The operating agreement includes the roles and identities of each LLC member and owner in the business structure to define responsibilities clearly. For example, the management structure prevents arguments between business partners who disagree about proper internal procedures. It should outline the authorities of each member, required votes, the addition of other members, and more.
You risk the dissolution of your LLC if the operating agreement does not carefully describe procedures for situations, such as a member leaving. Any effective operating agreement should include guidelines that make regular procedures simple, including holding meetings or taking votes. If you are ever in a position where you can no longer manage the LLC, your operating agreement will also allow you to include parameters and opt-out of default provisions in the statute.
- Outlining distributions of business profits and losses will also prevent conflict. If your LLC does dissolve, for example, it is important to have predetermined procedures for the redistribution of the business assets.
- If you form an LLC as a sole proprietorship, your LLC operating agreement offers limited liability protection by designating your new company a separate business entity in court. It will shield your personal assets from creditors who pursue business debts.
Much of the LLC formation process is easy to complete with the help of an LLC formation service, but creating an operating agreement can be challenging. It might be worth having an experienced attorney review your operating agreement to ensure that your limited liability company has suitable management and legal framework. If you prepare for the cost, it is well worth it.
Acquire an EIN
An LLC Employer Identification Number (EIN) is a federal tax ID number that makes it easier to file taxes, open bank accounts, and hire employees for your limited liability company. The only type of business that does not benefit from a federal tax EIN is a sole proprietorship LLC (that has no other employees).
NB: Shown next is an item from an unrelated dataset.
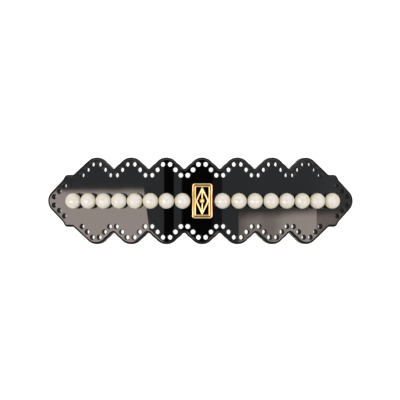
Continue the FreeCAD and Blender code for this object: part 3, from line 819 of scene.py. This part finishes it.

Your LLC’s EIN allows you to acquire licenses and permits for federal and state business compliance and perform business banking transactions. The LLC federal tax number also allows you to file taxes and perform other business transactions without using a Social Security Number, safeguarding your private information.
Filing for an LLC through the Internal Revenue Service is simple enough without an attorney. You can complete the application via mail or online. You only need to file Internal Revenue Service Form SS-4 and pay relevant fees to obtain an EIN, and the Internal Revenue Service website assigns your EIN immediately.
Secure Your Business Banking and LLC Finances
A new business EIN will let you establish the financial structure of your limited liability company by creating an official business bank account. It is not legally required to form an LLC, but it allows you to keep your business income and expenses separate from your personal finances, an important aspect of liability protection.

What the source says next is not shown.